I was not really raised in a Christian household and had only been to church a handful of times in my life. My parents divorced when I was 13. My mother married an alcoholic and gambler. It’s likely that she struggled with mental illness from the time I was young. Home life during my teenage years was chaotic. I dealt with this by turning to drugs and alcohol. Valium, Quaaludes, Pink Ladies and 888’s (speed), cocaine, weed (tons of weed!), and hallucinogens were all the rage in the 70’s and I did them all to excess. This also led to a few encounters with the law. That all stopped abruptly when I had a dramatic conversion to Christ when I was eighteen. Needless to say, with a background like that, it is not hard to imagine that there would have been unresolved psychological and emotional issues that had not been properly addressed.

I also came to faith at a time when the charismatic renewal was in full swing in many churches — Roman Catholic, Episcopal, and non-denominational. That movement produced some insightful leaders whose ministries focused on inner healing. People like Francis MacNutt, Agnes Sanford and Leanne Payne. Fortunately, I was exposed to these sources earlier on and that helped clear away some of the deepest unresolved pain that I carried with me into my new Christian life. Obviously, there was still more work to do.

The sense of failure and spiritual collapse that ensued from closing my little church planting endeavor was grounded in my history and in core beliefs I held about myself. I spent at least two years feeling that I was flying apart. I spent another two years simply trying to find some footing and recover. And I spent more time after that healing from the self-inflicted damage. Here is how I survived and recovered from my spiritual collapse.

From the beginning of my conversion I dealt with turmoil and distress through prayer. Within months of my conversion I found myself drawn to take long walks at night, and it was during those walks that I learned to pray in an unfettered way. I cultivated an open, honest and self-reflective dialogue with God. Without this foundation of prayer, I might not have had the basic tools to survive my spiritual collapse.

I was grounded in an unshakable knowledge that God loved me — even my worst self. This was a gift at my conversion, and really what drew me to God in the first place. God disclosed His unconditional love to a kid who thought he was utterly worthless. So, I knew that, no matter how badly I felt, or how much I had grieved God, His love was constant. I held on to that.

By the time the collapse came I had been praying the Daily Office from the Book of Common Prayer. I took up this discipline having learned the value of the practice through my pastoral vocation and seminary studies. While I came to faith in an evangelical context, one that taught that written prayers were meaningless, I learned through this collapse that those written prayers prayed for me when I could not pray. Every day, when I returned to the Daily Office my vision of God and myself were readjusted and strengthened. Even if only for a few hours. When I was filled with anger or despair or shame the words that I read, and pronounced with my mouth, reaffirmed God’s mercy, forgiveness, majesty and grace. I did this every day, no matter how badly I felt. I also went to church each week, again, no matter how much I felt like a hypocrite. I knew that these actions were the only hope of carrying me out of my dark night of the soul.
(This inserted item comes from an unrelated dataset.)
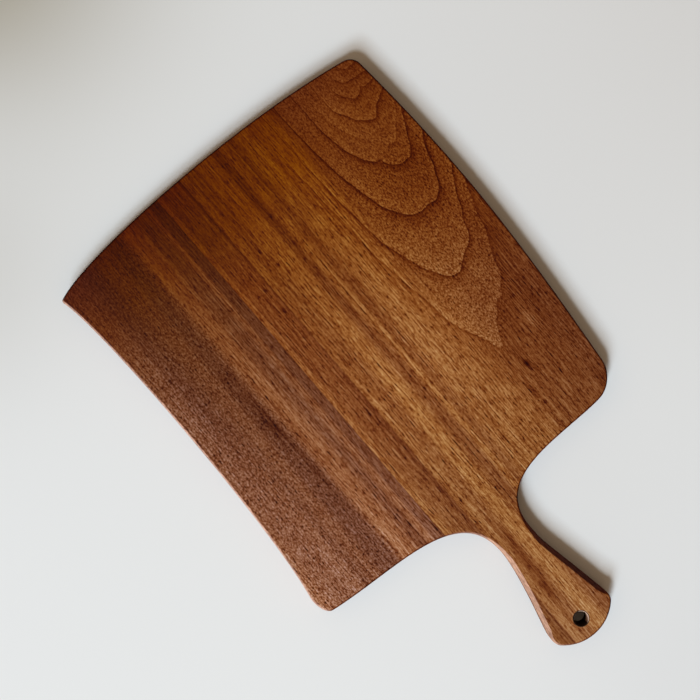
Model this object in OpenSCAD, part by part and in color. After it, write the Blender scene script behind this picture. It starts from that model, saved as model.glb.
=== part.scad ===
// Paddle-shaped cheese board of edge-glued staves, cut to a free-hand outline: a broad blade with
// one hollow and two bowed edges, coved shoulders, and a waisted handle with a hanging hole.
// The grain runs along Y, the handle points to -Y, and the board lies on Z = 0. The outline is
// drawn from the handle's tip along the handle line, then centred on its own box.

/* [Blade] */
// Thickness of the planed blank
board_t = 19; // [15:0.5:24]
// Left edge of the blade, from the shoulder corner to the far corner
blade_l = 253; // [200:1:300]
// Handle line to the far left corner
far_left_w = 117; // [90:0.5:140]
// Handle line to the far right corner
far_right_w = 119.5; // [90:0.5:140]
// Handle line to the left shoulder corner
shoulder_left_w = 123; // [90:0.5:140]
// Handle line to the right shoulder corner
shoulder_right_w = 113; // [90:0.5:140]
// How far the right shoulder corner sits nearer the tip than the left one
shoulder_drop = 6; // [0:0.5:12]
// How far the left far corner reaches past the right one
far_skew = 1.5; // [0:0.5:6]

/* [Handle] */
// Handle tip to the left shoulder corner
handle_l = 118.5; // [100:0.5:150]
// Handle tip to the narrowest place of the handle
neck_from_tip = 76.5; // [60:0.5:90]
// Width at the narrowest place
neck_w = 24; // [18:0.5:30]
// How far the narrowest place sits right of the handle line
neck_shift = 1.25; // [0:0.25:3]
// Width across the corners of the flared end
handle_end_w = 47; // [38:0.5:56]
// Rise of the bowed end between its corners
tip_bow = 11.5; // [6:0.5:16]

/* [Hanging hole] */
// Diameter of the bore
hole_d = 9; // [6:0.5:12]
// Handle tip to the middle of the hole
hole_from_tip = 13; // [11:0.5:24]
// Round-over of the hole's rims
hole_rim_r = 0.6; // [0.3:0.1:1.5]

/* [Staves] */
// Handle line to the right-hand seam
seam_from_line = 12.5; // [10:0.5:16]
// Width of the centre strip
strip_w = 18.5; // [12:0.5:30]

/* [Edges] */
// Round-over of the blade's edges and the handle's end
edge_r = 1.6; // [0.6:0.1:2]
// How far the bevel of the handle's two gripped sides runs in over each face
grip_in = 2.9; // [2:0.1:6]
// How far the bevel runs down from each face
grip_down = 3.5; // [2:0.1:9]
// Handle tip to where the bevel begins on the shoulders
grip_reach = 93; // [80:1:110]
// Length over which it grows on the shoulders
grip_run_in = 28; // [15:1:40]
// Length over which it fades at the flared end
grip_run_out = 9; // [5:0.5:20]
// Corner radius in plan, far left
far_left_r = 1.5; // [1:0.1:8]
// Corner radius in plan, far right
far_right_r = 9; // [2:0.5:15]
// Corner radius in plan, left shoulder
shoulder_left_r = 7.5; // [4:0.5:20]
// Corner radius in plan, right shoulder
shoulder_right_r = 25; // [4:0.5:30]
// Corner radius in plan, right of the flared end
tip_right_r = 8.5; // [2:0.5:14]
// Corner radius in plan, left of the flared end
tip_left_r = 11.5; // [2:0.5:14]

/* [Hidden] */

// What a cutter runs past the wood
overrun = 5;
// How nearly the full bevel is one flat, against a quarter round
bevel_flat_share = 0.9;
// Largest round-over or bevel as a share of the thickness
round_limit_share = 0.45;
// Chords round each quarter of a round-over
round_steps = 4;
bore_fn = 96;

// Directions in which each edge of the outline leaves its two ends, in degrees from +X, and how far
// it holds them, as shares of the straight line between those ends
grip_right_angles = [100, -90];
grip_right_shares = [0.84, 0.26];
cove_right_angles = [90, 205];
cove_right_shares = [0.45, 0.28];
right_angles = [84, -85];
right_shares = [0.38, 0.39];
far_angles = [168, 28];
far_shares = [0.34, 0.11];
left_angles = [-69, 64];
left_shares = [0.1, 0.13];
cove_left_angles = [-12, 90];
cove_left_shares = [0.41, 0.38];
grip_left_angles = [-90, 83];
grip_left_shares = [0.33, 0.15];

// Ends of the edges, anticlockwise from the flared end's right corner
tip_right = [handle_end_w / 2, tip_bow];
neck_right = [neck_shift + neck_w / 2, neck_from_tip];
shoulder_right = [shoulder_right_w, handle_l - shoulder_drop];
far_right = [far_right_w, handle_l + blade_l - far_skew];
far_left = [-far_left_w, handle_l + blade_l];
shoulder_left = [-shoulder_left_w, handle_l];
neck_left = [neck_shift - neck_w / 2, neck_from_tip];
tip_left = [-handle_end_w / 2, tip_bow];

// The bowed end is an arc: half its sweep follows from its chord and rise
tip_half = 2 * atan(2 * tip_bow / handle_end_w);
tip_share = 2 / 3 * tan(tip_half / 2) / sin(tip_half);

function heading(angle) = [cos(angle), sin(angle)];
function edge(a, b, angles, shares) =
    let (span = norm(b - a))
    [a, a + span * shares[0] * heading(angles[0]), b + span * shares[1] * heading(angles[1]), b];

edges = [
    edge(tip_right, neck_right, grip_right_angles, grip_right_shares),
    edge(neck_right, shoulder_right, cove_right_angles, cove_right_shares),
    edge(shoulder_right, far_right, right_angles, right_shares),
    edge(far_right, far_left, far_angles, far_shares),
    edge(far_left, shoulder_left, left_angles, left_shares),
    edge(shoulder_left, neck_left, cove_left_angles, cove_left_shares),
    edge(neck_left, tip_left, grip_left_angles, grip_left_shares),
    edge(tip_left, tip_right, [-tip_half, tip_half - 180], [tip_share, tip_share])
];
// A corner is never tighter in plan than this many of the blade's round-overs
corner_room = 1.05;
// Radius where each edge starts; the neck runs through smoothly
start_r = [
    for (r = [tip_right_r, 0, shoulder_right_r, far_right_r, far_left_r, shoulder_left_r, 0, tip_left_r])
        r > 0 ? max(r, edge_r * corner_room) : 0
];
// Chords along each edge and round each corner, alike on the left and the right
edge_steps = [14, 20, 14, 16, 14, 20, 14, 12];
corner_steps = [4, 0, 6, 5, 5, 6, 0, 4];
count = len(edges);

function before(i) = (i + count - 1) % count;
function after(i) = (i + 1) % count;
function unit(v) = v / norm(v);
function on_edge(e, t) =
    pow(1 - t, 3) * e[0] + 3 * pow(1 - t, 2) * t * e[1] + 3 * (1 - t) * t * t * e[2] + pow(t, 3) * e[3];
function along_edge(e, t) =
    unit(pow(1 - t, 2) * (e[1] - e[0]) + 2 * (1 - t) * t * (e[2] - e[1]) + t * t * (e[3] - e[2]));
// Turn at the start of edge i, and how much of the two edges its corner takes up
function turn(i) = acos(unit(edges[before(i)][3] - edges[before(i)][2]) * unit(edges[i][1] - edges[i][0]));
function cut_back(i) = start_r[i] > 0 ? start_r[i] * tan(turn(i) / 2) : 0;
function first_t(i) = cut_back(i) / (3 * norm(edges[i][1] - edges[i][0]));
function last_t(i) = 1 - cut_back(after(i)) / (3 * norm(edges[i][3] - edges[i][2]));
function edge_points(i) =
    [for (k = [0 : edge_steps[i]]) on_edge(edges[i], first_t(i) + (last_t(i) - first_t(i)) * k / edge_steps[i])];
function corner_points(i) =
    let (
        a = on_edge(edges[before(i)], last_t(before(i))),
        b = on_edge(edges[i], first_t(i)),
        pull = 4 / 3 * tan(turn(i) / 4) * start_r[i],
        blend = [
            a,
            a + pull * along_edge(edges[before(i)], last_t(before(i))),
            b - pull * along_edge(edges[i], first_t(i)),
            b
        ]
    )
    [for (k = [1 : 1 : corner_steps[i] - 1]) on_edge(blend, k / corner_steps[i])];

// The neck's two edges meet without a corner, so the point they share is kept once
drawn = [
    for (i = [0 : count - 1])
        for (p = concat(corner_points(i), [for (k = [start_r[i] > 0 ? 0 : 1 : edge_steps[i]]) edge_points(i)[k]]))
            p
];
total = len(drawn);
low = [min([for (p = drawn) p[0]]), min([for (p = drawn) p[1]])];
high = [max([for (p = drawn) p[0]]), max([for (p = drawn) p[1]])];
middle = (low + high) / 2;

function inward(i) =
    let (along = unit(unit(drawn[(i + 1) % total] - drawn[i]) + unit(drawn[i] - drawn[(i + total - 1) % total])))
    [-along[1], along[0]];
function eased(t) = let (s = min(1, max(0, t))) s * s * (3 - 2 * s);
// Share of the full bevel at a point of the outline: none on the blade and round the handle's end
function grip_share(p) = eased((grip_reach - p[1]) / grip_run_in) * eased((p[1] - tip_bow) / grip_run_out);
function grown(p, full) = min(board_t * round_limit_share, edge_r + (full - edge_r) * grip_share(p));

inwards = [for (i = [0 : total - 1]) inward(i)];
ins = [for (p = drawn) grown(p, grip_in)];
downs = [for (p = drawn) grown(p, grip_down)];
flats = [for (p = drawn) bevel_flat_share * grip_share(p)];

// One loop round the board, part way up the lower round-over or the upper one
function loop(angle, upper) = [
    for (i = [0 : total - 1])
        let (
            across = (1 - flats[i]) * (1 - sin(angle)) + flats[i] * (1 - angle / 90),
            up = (1 - flats[i]) * (1 - cos(angle)) + flats[i] * angle / 90,
            p = drawn[i] - middle + inwards[i] * ins[i] * across,
            rise = downs[i] * up
        )
        [p[0], p[1], upper ? board_t - rise : rise]
];
loops = concat(
    [for (k = [0 : round_steps]) loop(90 * k / round_steps, false)],
    [for (k = [round_steps : -1 : 0]) loop(90 * k / round_steps, true)]
);
loop_count = len(loops);

// The flat faces are a ladder of triangles, whose rungs run from the left edge to the right one
half = total / 2;
tip_middle = total - edge_steps[count - 1] / 2;
function rung(k) = [(tip_middle - k + total) % total, (tip_middle + k) % total];
ladder = [
    for (k = [0 : half - 1])
        let (a = rung(k), b = rung(k + 1))
        each concat(
            k > 0 ? [[a[0], a[1], b[1]]] : [],
            k < half - 1 ? [[a[0], b[1], b[0]]] : []
        )
];

// The whole board as if cut from one blank
module cut_board() {
    polyhedron(
        points = [for (ring = loops) each ring],
        faces = concat(
            ladder,
            [for (f = ladder) [for (k = [2 : -1 : 0]) (loop_count - 1) * total + f[k]]],
            [
                for (k = [0 : loop_count - 2])
                    for (i = [0 : total - 1])
                        let (
                            next = (i + 1) % total,
                            a = k * total + i,
                            b = k * total + next,
                            c = (k + 1) * total + next,
                            d = (k + 1) * total + i
                        )
                        each [[a, d, c], [a, c, b]]
            ]
        ),
        convexity = 6
    );
}

// The same board between two lines along the grain and two across it
module piece_between(x0, x1, y0, y1) {
    intersection() {
        cut_board();
        translate([x0, y0, -overrun])
            cube([x1 - x0, y1 - y0, board_t + 2 * overrun]);
    }
}

left_x = low[0] - middle[0] - overrun;
right_x = high[0] - middle[0] + overrun;
near_y = low[1] - middle[1] - overrun;
far_y = high[1] - middle[1] + overrun;
neck_y = neck_from_tip - middle[1];
right_seam_x = -seam_from_line - middle[0];
left_seam_x = right_seam_x - strip_w;
hole_at = [-middle[0], hole_from_tip - middle[1]];

// Takes the sharp rim off one end of the bore
module rim_cutter() {
    rotate_extrude($fn = bore_fn)
        difference() {
            translate([hole_d / 2 - hole_rim_r, -hole_rim_r])
                square([2 * hole_rim_r, 2 * hole_rim_r]);
            translate([hole_d / 2 + hole_rim_r, -hole_rim_r])
                circle(hole_rim_r, $fn = bore_fn);
        }
}

module left_stave() {
    color("#6f4427")
        piece_between(left_x, left_seam_x, neck_y, far_y);
}

module centre_strip() {
    color("#7d4c29")
        piece_between(left_seam_x, right_seam_x, neck_y, far_y);
}

// Widest stave: carries the handle and its hole
module handle_stave() {
    color("#8f5a2e")
        difference() {
            piece_between(right_seam_x, right_x, near_y, far_y);
            translate([hole_at[0], hole_at[1], -overrun])
                cylinder(d = hole_d, h = board_t + 2 * overrun, $fn = bore_fn);
            translate([hole_at[0], hole_at[1], board_t])
                rim_cutter();
            translate([hole_at[0], hole_at[1], 0])
                mirror([0, 0, 1])
                    rim_cutter();
        }
}

// End of the centre strip's blank, left by the waist of the handle
module handle_cheek() {
    color("#7d4c29")
        piece_between(left_x, right_seam_x, near_y, neck_y);
}

left_stave();
centre_strip();
handle_stave();
handle_cheek();
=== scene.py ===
import math

import bpy
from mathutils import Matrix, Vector


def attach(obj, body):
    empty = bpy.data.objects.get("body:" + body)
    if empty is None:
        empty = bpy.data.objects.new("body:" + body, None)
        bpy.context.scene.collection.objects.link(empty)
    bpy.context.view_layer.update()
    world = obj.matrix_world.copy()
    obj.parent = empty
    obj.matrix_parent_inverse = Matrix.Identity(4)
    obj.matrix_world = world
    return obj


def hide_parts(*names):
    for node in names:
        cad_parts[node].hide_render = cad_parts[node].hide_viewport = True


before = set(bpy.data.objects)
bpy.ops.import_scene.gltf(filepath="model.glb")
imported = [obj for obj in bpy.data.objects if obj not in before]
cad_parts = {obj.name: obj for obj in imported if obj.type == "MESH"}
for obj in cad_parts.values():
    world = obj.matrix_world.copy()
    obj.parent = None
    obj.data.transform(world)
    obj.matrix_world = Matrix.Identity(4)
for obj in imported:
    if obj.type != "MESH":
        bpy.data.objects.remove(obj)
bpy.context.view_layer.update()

# The board's outline: a template drawn free-hand and sawn round, so each side is a curve that leaves its
# two ends in a set direction and holds it for a share of the straight line between them. Lengths along
# the grain start at the handle's tip and widths at the handle line; the whole is then centred.
thickness = 0.019
blade_length = 0.253
far_left_width, far_right_width = 0.117, 0.1195
shoulder_left_width, shoulder_right_width = 0.123, 0.113
shoulder_drop, far_skew = 0.006, 0.0015
handle_length = 0.1185
neck_from_tip, neck_width, neck_shift = 0.0765, 0.024, 0.00125
handle_end_width, tip_bow = 0.047, 0.0115
blade_round = 0.0016
least_corner = 1.05 * blade_round


def heading(degrees):
    return Vector((math.cos(math.radians(degrees)), math.sin(math.radians(degrees))))


def sawn_side(start, end, directions, holds, chords, corner=0, corner_chords=0):
    """A side's curve as its four controls, its chords, and the radius and chords of its first corner."""
    span = (end - start).length
    from_start = start + span * holds[0] * heading(directions[0])
    from_end = end + span * holds[1] * heading(directions[1])
    return (start, from_start, from_end, end), chords, corner, corner_chords


def point_on(curve, t):
    shares = ((1 - t) ** 3, 3 * (1 - t) ** 2 * t, 3 * (1 - t) * t * t, t ** 3)
    return sum((share * control for share, control in zip(shares, curve)), Vector((0, 0)))


def way_along(curve, t):
    legs = [b - a for a, b in zip(curve, curve[1:])]
    return ((1 - t) ** 2 * legs[0] + 2 * (1 - t) * t * legs[1] + t * t * legs[2]).normalized()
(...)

I sought out the best spiritual director I could find. I was fortunate because I found a Jesuit priest who taught psychology and was a noted spiritual director. He saved my soul. I opted for a good spiritual director rather than a psychologist because, at the core of my spiritual collapse, my issues were still about how I understood myself and how I understood God. Spiritual direction is concerned with our present experience and how it relates to God and prayer. The reality is that those things are everything! When we go through a spiritual crisis and the hidden fault-lines of our lives are revealed we become dis-integrated. Our crisis of faith is evidence of this dis-integration. It means that our capacity to interpret and reconcile our experience with what we know and what we believe have reached their limits. This is an opportunity for spiritual rebirth! If you can bring your present experience to God through prayer and allow another to look at that with you and offer insights from a healthy perspective, you have begun a process of spiritual formation that integrates your fractured self with your experience and with God. This process results in new revelations about ourselves, how to deal with our experiences, and opens up new avenues of love for God, ourselves, and for others.

I never gave up. I expect God to speak to me through everything and anything. I am always listening for God’s voice. One day God spoke to me through the lyrics of the song by Train, Calling all Angels. The refrain, “I won’t give up, if you don’t give up” came to me at one point like a clarion bell. I was calling all the Angels to help me, and God was telling me, “I won’t give up on you, so don’t you give up”.

An unavoidable part of the Christian path is an encounter with what St. John of the Cross calls, “The Dark Night of the Soul”. It is an encounter with the cross and a confrontation with spiritual death. Sadly, there are Christian fellowships that suffer from a sort of historical amnesia which keeps them from digging deep into the storehouses of The Faith for answers at times like these. Some expressions of Christian community are scarcely aware, or have outright rejected, many of the historic sources within the Church catholic one can draw on to aid their journey. This is deeply saddening because so many people become disillusioned with the Christian Faith without ever having been exposed to the remedies for their spiritual despair. The answers are there, in the lives of monastics and mystics and saints whose lives and writings point the way.

If you are struggling with spiritual despair or are going through something of a spiritual collapse take heart, this moment does not need to be the end of your faith. Turn back to those spiritual practices that made the saints what they were. Believe God loves you no matter how ashamed or hypocritical you feel. Take up a prayer book and let it pray for you. Go to church even if you feel like a schlep. If you can’t go to your old church find something with orthodox, historically rooted and spiritually energetic clergy that can help ground you discover a more historic expression of the faith. (That’s a whole other conversion process!). Find a spiritual director. Persevere. The dark night will one day be over, and you will emerge more whole and with a much deeper interior liberty.